この裁判では、遺言書に書かれた字と親族宛に書いていた年賀状の筆跡鑑定が行われ、遺言者の妻が書いたものと判断されて遺言書は無効になっています。

そして審理の結果、無効と判断された場合、遺言はなかったものとなり、通常の遺産分割手続きを行うことになります。

相続人全員による遺産分割

遺言無効確認調停や遺言無効確認訴訟は遺言の有効無効の対立があるときの方法ですが、相続人全員の同意がある場合は、話し合いによって遺言内容とは異なった遺産分割をすることができます。

遺言書は亡くなった人の最後の意思ですから、本来ならば最大限尊重されるべきですが、「遺言内容が偏っている場合」、「相続人同士で揉めそうな内容である場合」、「相続税のことを考えると遺産の取得者を変更した方がいい場合」などは、相続人全員で話し合って、遺言書とは違う内容の遺産分割をすることが可能です。

例えば、全ての財産を長男が取得する内容の遺言がされているケースでは、兄弟仲が悪ければ、相続人が持つ最低限の遺産を取得する権利である遺留分を巡って、争いとなる可能性があります。

また、一つの不動産を2分の1ずつ分ける内容の遺言では、後々の不動産の処分で2人の同意を常に必要するなどの支障が生じます。

このようなリスクを回避するためには、遺言に従わない分割を行う方がスムーズな手続きとなる場合があるからです。

しかし、相続人のうち一人でも遺言書の内容と異なる遺産分割を行うことに反対する場合は、この方法はとれません。

これは、遺言書を無視する場合も同様です。

相続人全員の同意があるときに限り、遺言を無視して相続手続きを進めることができます。

法務局で保管された遺言書は無効にならない?

2020年7月10日から法務局での自筆証書遺言の保管制度が始まりました。

この制度を利用すると、これまで自宅や貸金庫などに保管していた自筆証書遺言が法務局で保管されるようになります。
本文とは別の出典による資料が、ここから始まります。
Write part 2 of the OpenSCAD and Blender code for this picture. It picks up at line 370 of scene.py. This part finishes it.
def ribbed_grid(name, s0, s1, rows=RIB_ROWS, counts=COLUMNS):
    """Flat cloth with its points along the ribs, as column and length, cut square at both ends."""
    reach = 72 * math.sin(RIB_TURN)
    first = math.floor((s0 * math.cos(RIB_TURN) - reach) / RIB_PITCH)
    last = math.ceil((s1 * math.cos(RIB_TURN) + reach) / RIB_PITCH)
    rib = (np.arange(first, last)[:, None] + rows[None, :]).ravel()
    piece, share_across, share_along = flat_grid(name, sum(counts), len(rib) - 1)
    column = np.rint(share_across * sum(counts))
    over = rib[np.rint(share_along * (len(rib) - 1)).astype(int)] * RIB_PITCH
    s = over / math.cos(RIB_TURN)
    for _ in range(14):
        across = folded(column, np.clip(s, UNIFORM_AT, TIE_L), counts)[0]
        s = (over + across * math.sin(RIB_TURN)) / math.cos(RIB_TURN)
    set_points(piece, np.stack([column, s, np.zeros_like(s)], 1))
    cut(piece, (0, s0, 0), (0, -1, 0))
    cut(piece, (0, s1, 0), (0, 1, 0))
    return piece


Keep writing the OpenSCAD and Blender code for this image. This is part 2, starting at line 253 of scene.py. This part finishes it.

しかも、法務局で保管された自筆証書遺言については、遺言者死亡後に必要とされていた家庭裁判所での検認手続きが不要となりました。

では、法務局で保管された自筆証書遺言は無効になることはないのでしょうか。

実は、法務局で保管される遺言だから無効になることはないと安心するのは危険です。

それは、法務局では「全文が自署されているか」、「押印がされているか」などの形式的なチェックはしてくれますが、書かれた内容が適正かどうかまではチェックされないからです。

そのため、財産内容が曖昧だったり、認知症の方が書いた自筆証書遺言などは、無効となる可能性があります。

確実に有効な遺言を遺したいときは、専門家のアドバイスを受けたり、公正証書遺言での作成をお考えください。

以上今回は、遺言を無効にする方法について解説しました。

最後までお読みいただき、ありがとうございました。